Would you write out the entries below, every one of them, exactly?
──────────
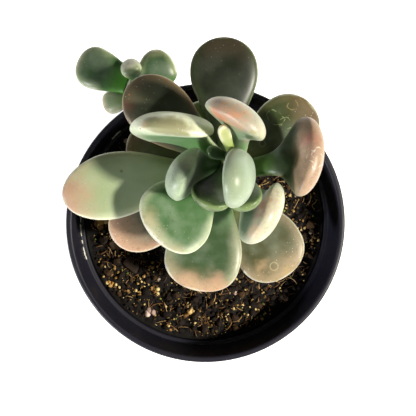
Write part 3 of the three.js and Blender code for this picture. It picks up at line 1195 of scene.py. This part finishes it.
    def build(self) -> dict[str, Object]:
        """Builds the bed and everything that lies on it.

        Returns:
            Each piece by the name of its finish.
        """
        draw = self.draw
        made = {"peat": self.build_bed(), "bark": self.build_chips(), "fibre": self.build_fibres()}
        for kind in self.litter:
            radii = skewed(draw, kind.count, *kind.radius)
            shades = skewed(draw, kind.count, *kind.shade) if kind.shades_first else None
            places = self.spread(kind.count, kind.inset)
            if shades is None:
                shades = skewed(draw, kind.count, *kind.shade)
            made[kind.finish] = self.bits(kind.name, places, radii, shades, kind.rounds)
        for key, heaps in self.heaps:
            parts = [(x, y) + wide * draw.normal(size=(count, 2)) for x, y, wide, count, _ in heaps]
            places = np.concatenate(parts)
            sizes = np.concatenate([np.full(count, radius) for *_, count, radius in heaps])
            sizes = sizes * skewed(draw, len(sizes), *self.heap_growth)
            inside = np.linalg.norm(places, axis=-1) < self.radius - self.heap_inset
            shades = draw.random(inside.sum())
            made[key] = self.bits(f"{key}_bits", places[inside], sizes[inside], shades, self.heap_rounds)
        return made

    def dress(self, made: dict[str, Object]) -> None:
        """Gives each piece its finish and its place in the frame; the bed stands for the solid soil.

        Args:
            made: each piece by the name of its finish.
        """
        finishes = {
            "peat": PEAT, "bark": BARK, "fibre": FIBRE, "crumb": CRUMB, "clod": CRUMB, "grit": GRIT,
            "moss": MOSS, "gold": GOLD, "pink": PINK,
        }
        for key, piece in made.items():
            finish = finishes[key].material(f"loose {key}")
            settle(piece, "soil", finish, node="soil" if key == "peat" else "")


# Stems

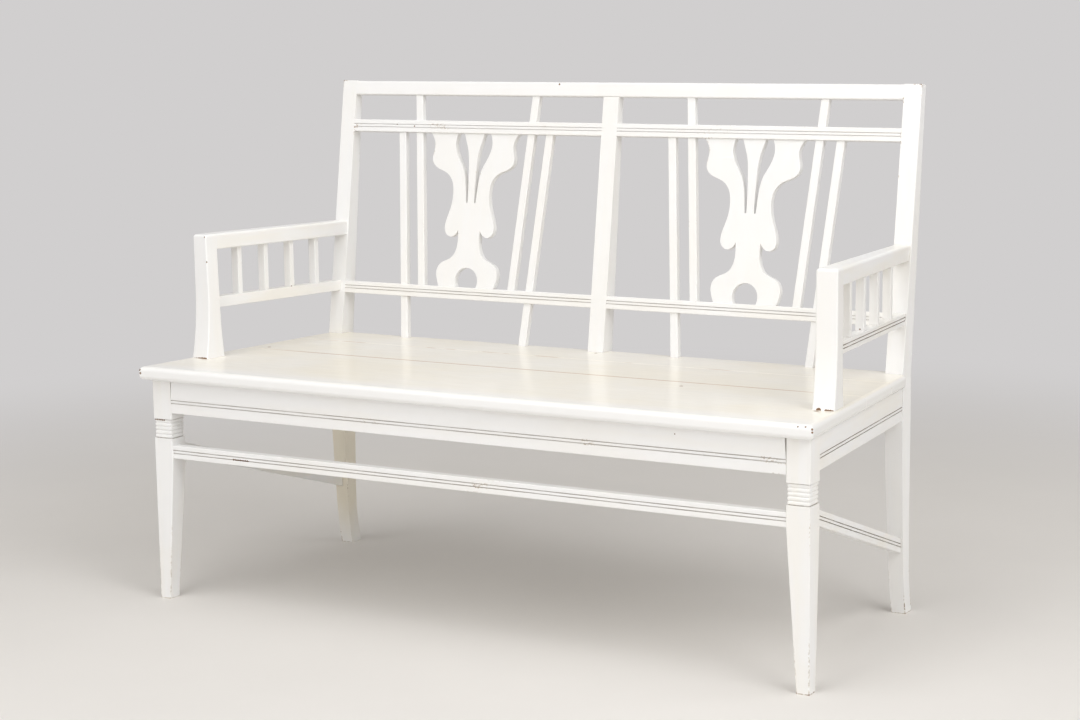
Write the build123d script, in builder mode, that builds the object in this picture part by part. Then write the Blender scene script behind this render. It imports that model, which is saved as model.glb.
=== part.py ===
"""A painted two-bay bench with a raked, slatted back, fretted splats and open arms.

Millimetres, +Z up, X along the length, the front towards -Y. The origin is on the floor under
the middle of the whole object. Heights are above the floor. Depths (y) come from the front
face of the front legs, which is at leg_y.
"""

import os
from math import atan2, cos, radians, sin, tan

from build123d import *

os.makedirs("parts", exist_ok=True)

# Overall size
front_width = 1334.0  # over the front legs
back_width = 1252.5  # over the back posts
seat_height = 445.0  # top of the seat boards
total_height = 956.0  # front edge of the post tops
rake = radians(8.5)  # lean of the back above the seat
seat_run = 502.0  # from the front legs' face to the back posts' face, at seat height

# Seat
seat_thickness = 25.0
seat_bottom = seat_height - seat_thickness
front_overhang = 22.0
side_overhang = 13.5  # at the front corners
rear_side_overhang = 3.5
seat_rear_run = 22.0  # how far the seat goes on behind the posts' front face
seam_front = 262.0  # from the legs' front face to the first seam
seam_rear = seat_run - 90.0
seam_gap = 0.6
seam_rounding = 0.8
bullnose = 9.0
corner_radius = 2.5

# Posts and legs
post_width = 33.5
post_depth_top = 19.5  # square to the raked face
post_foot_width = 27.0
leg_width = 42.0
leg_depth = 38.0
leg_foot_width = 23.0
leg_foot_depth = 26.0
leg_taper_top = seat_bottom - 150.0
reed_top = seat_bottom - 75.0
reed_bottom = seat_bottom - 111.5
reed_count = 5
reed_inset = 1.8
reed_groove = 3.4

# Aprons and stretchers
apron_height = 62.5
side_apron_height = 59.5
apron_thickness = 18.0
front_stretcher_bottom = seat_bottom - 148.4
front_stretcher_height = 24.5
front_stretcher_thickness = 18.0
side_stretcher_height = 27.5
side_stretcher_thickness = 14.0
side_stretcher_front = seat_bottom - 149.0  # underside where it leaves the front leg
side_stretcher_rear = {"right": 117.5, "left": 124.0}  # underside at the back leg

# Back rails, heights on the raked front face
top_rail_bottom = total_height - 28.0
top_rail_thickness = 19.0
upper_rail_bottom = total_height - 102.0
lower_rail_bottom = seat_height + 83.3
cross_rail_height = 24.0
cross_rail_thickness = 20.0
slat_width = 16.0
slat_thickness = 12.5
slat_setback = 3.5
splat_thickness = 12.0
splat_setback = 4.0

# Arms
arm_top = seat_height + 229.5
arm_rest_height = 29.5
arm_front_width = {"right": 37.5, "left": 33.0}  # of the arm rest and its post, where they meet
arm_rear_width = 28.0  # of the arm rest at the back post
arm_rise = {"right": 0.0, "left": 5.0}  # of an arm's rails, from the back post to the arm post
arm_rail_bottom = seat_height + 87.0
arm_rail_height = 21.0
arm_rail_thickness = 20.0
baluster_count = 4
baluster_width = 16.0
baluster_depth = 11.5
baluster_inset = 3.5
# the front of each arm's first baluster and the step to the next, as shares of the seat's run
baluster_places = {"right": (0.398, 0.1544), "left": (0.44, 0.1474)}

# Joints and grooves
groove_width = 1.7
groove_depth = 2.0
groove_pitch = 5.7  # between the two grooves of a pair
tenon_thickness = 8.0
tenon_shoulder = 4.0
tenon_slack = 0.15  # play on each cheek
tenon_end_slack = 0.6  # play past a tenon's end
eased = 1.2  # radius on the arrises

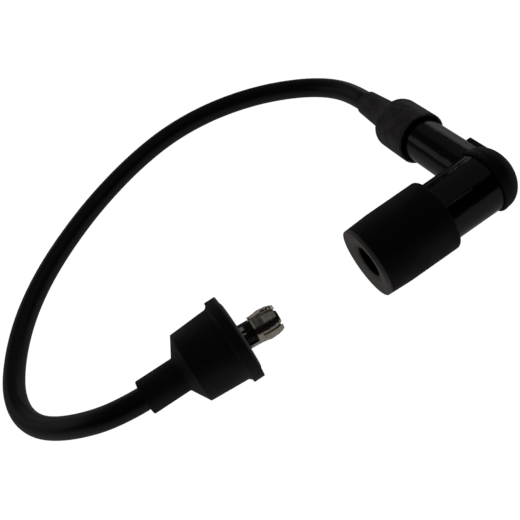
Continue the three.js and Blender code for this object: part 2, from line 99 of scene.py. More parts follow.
──────────
**WORKED SOLUTION**.
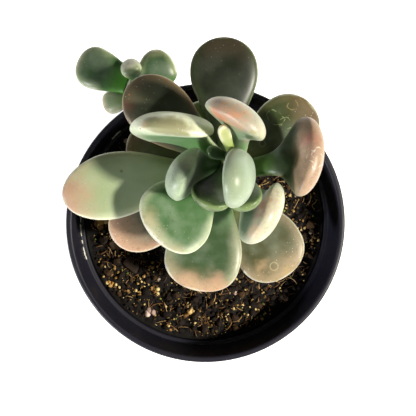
Write part 3 of the three.js and Blender code for this picture. It picks up at line 1195 of scene.py. This part finishes it.
    def build(self) -> dict[str, Object]:
        """Builds the bed and everything that lies on it.

        Returns:
            Each piece by the name of its finish.
        """
        draw = self.draw
        made = {"peat": self.build_bed(), "bark": self.build_chips(), "fibre": self.build_fibres()}
        for kind in self.litter:
            radii = skewed(draw, kind.count, *kind.radius)
            shades = skewed(draw, kind.count, *kind.shade) if kind.shades_first else None
            places = self.spread(kind.count, kind.inset)
            if shades is None:
                shades = skewed(draw, kind.count, *kind.shade)
            made[kind.finish] = self.bits(kind.name, places, radii, shades, kind.rounds)
        for key, heaps in self.heaps:
            parts = [(x, y) + wide * draw.normal(size=(count, 2)) for x, y, wide, count, _ in heaps]
            places = np.concatenate(parts)
            sizes = np.concatenate([np.full(count, radius) for *_, count, radius in heaps])
            sizes = sizes * skewed(draw, len(sizes), *self.heap_growth)
            inside = np.linalg.norm(places, axis=-1) < self.radius - self.heap_inset
            shades = draw.random(inside.sum())
            made[key] = self.bits(f"{key}_bits", places[inside], sizes[inside], shades, self.heap_rounds)
        return made

    def dress(self, made: dict[str, Object]) -> None:
        """Gives each piece its finish and its place in the frame; the bed stands for the solid soil.

        Args:
            made: each piece by the name of its finish.
        """
        finishes = {
            "peat": PEAT, "bark": BARK, "fibre": FIBRE, "crumb": CRUMB, "clod": CRUMB, "grit": GRIT,
            "moss": MOSS, "gold": GOLD, "pink": PINK,
        }
        for key, piece in made.items():
            finish = finishes[key].material(f"loose {key}")
            settle(piece, "soil", finish, node="soil" if key == "peat" else "")


# Stems

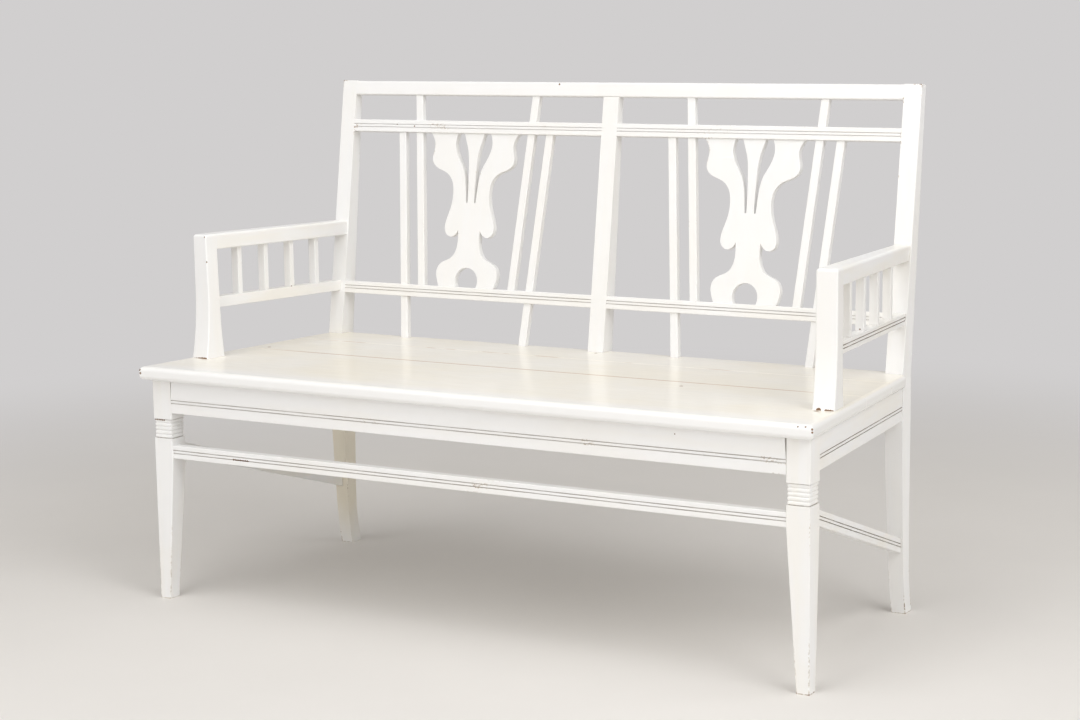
Write the build123d script, in builder mode, that builds the object in this picture part by part. Then write the Blender scene script behind this render. It imports that model, which is saved as model.glb.
=== part.py ===
"""A painted two-bay bench with a raked, slatted back, fretted splats and open arms.

Millimetres, +Z up, X along the length, the front towards -Y. The origin is on the floor under
the middle of the whole object. Heights are above the floor. Depths (y) come from the front
face of the front legs, which is at leg_y.
"""

import os
from math import atan2, cos, radians, sin, tan

from build123d import *

os.makedirs("parts", exist_ok=True)

# Overall size
front_width = 1334.0  # over the front legs
back_width = 1252.5  # over the back posts
seat_height = 445.0  # top of the seat boards
total_height = 956.0  # front edge of the post tops
rake = radians(8.5)  # lean of the back above the seat
seat_run = 502.0  # from the front legs' face to the back posts' face, at seat height

# Seat
seat_thickness = 25.0
seat_bottom = seat_height - seat_thickness
front_overhang = 22.0
side_overhang = 13.5  # at the front corners
rear_side_overhang = 3.5
seat_rear_run = 22.0  # how far the seat goes on behind the posts' front face
seam_front = 262.0  # from the legs' front face to the first seam
seam_rear = seat_run - 90.0
seam_gap = 0.6
seam_rounding = 0.8
bullnose = 9.0
corner_radius = 2.5

# Posts and legs
post_width = 33.5
post_depth_top = 19.5  # square to the raked face
post_foot_width = 27.0
leg_width = 42.0
leg_depth = 38.0
leg_foot_width = 23.0
leg_foot_depth = 26.0
leg_taper_top = seat_bottom - 150.0
reed_top = seat_bottom - 75.0
reed_bottom = seat_bottom - 111.5
reed_count = 5
reed_inset = 1.8
reed_groove = 3.4

# Aprons and stretchers
apron_height = 62.5
side_apron_height = 59.5
apron_thickness = 18.0
front_stretcher_bottom = seat_bottom - 148.4
front_stretcher_height = 24.5
front_stretcher_thickness = 18.0
side_stretcher_height = 27.5
side_stretcher_thickness = 14.0
side_stretcher_front = seat_bottom - 149.0  # underside where it leaves the front leg
side_stretcher_rear = {"right": 117.5, "left": 124.0}  # underside at the back leg

# Back rails, heights on the raked front face
top_rail_bottom = total_height - 28.0
top_rail_thickness = 19.0
upper_rail_bottom = total_height - 102.0
lower_rail_bottom = seat_height + 83.3
cross_rail_height = 24.0
cross_rail_thickness = 20.0
slat_width = 16.0
slat_thickness = 12.5
slat_setback = 3.5
splat_thickness = 12.0
splat_setback = 4.0

# Arms
arm_top = seat_height + 229.5
arm_rest_height = 29.5
arm_front_width = {"right": 37.5, "left": 33.0}  # of the arm rest and its post, where they meet
arm_rear_width = 28.0  # of the arm rest at the back post
arm_rise = {"right": 0.0, "left": 5.0}  # of an arm's rails, from the back post to the arm post
arm_rail_bottom = seat_height + 87.0
arm_rail_height = 21.0
arm_rail_thickness = 20.0
baluster_count = 4
baluster_width = 16.0
baluster_depth = 11.5
baluster_inset = 3.5
# the front of each arm's first baluster and the step to the next, as shares of the seat's run
baluster_places = {"right": (0.398, 0.1544), "left": (0.44, 0.1474)}

# Joints and grooves
groove_width = 1.7
groove_depth = 2.0
groove_pitch = 5.7  # between the two grooves of a pair
tenon_thickness = 8.0
tenon_shoulder = 4.0
tenon_slack = 0.15  # play on each cheek
tenon_end_slack = 0.6  # play past a tenon's end
eased = 1.2  # radius on the arrises

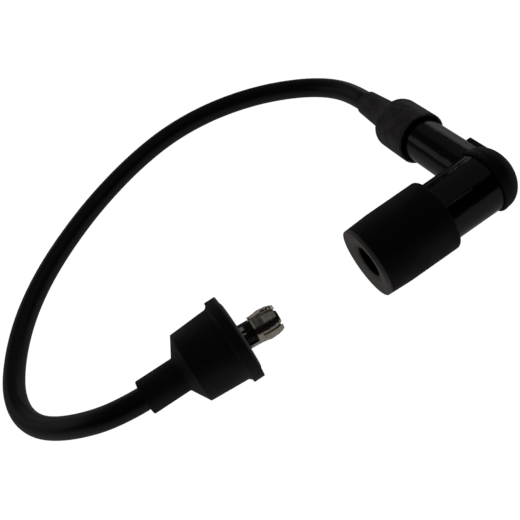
Continue the three.js and Blender code for this object: part 2, from line 99 of scene.py. More parts follow.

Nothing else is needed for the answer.